One would think this would be more successful than using a plant as a disguise, but it seems to have turned out the other way around.

It turns out this was not just any plant, but rather the feared “Spanish bayonet,” a member of the yucca family that has sharp points on its leaves. That may still not sound fearsome, but one description I found describes the plant as being “armed with” sharp pointed leaves about 2 inches long, and says it is used as a “security plant” because “it can be planted beneath windows and other access points where its fiercely pointed leaves will prevent passage of all interlopers human and otherwise.” (It stops vampires?) “This plant,” the website continued, “can inflict painful puncture wounds even through heavy clothing.” (That won’t stop vampires.)

Plant Attack

No One Expects the Spanish Bayonet

This assumes that the weapon was yucca aloifolia, not some other member of the yucca family—more than one of them are commonly called “Spanish bayonet” or “Spanish dagger,” though the others do not appear to be as fearsome. It is hard to identify the exact species used from the surveillance video, which shows the robber “wildly waving” the frond at the store clerk, and you know I don’t like to speculate.

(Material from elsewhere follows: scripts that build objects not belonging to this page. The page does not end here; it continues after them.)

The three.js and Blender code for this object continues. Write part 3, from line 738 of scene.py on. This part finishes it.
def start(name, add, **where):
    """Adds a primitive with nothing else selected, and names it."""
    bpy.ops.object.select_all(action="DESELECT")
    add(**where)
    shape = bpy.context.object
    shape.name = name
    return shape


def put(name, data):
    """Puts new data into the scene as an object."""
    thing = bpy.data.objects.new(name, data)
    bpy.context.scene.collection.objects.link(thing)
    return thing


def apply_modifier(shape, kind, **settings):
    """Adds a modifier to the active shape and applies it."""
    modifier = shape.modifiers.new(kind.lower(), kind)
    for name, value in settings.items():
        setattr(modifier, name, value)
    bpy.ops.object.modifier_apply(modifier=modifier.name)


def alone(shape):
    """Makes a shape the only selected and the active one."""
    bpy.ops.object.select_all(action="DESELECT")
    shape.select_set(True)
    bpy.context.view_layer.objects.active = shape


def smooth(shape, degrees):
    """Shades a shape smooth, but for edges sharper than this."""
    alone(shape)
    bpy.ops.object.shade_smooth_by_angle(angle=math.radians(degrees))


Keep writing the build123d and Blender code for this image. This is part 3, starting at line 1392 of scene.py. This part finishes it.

Whether or not the plant was especially dangerous, however, it wasn’t dangerous enough. According to the report, the robber was “chased out of the store by a man armed with a bar stool.”

This, of course, is a drama we see played out in history over and over again, from the scene early in 2001: A Space Odyssey in which one ape has a bone and the other does not, to modern times in which one man arms himself with a plant but another shows up with furniture, although ironically, both are descended from the winning ape. Conclusion: evolution works, but very, very slowly.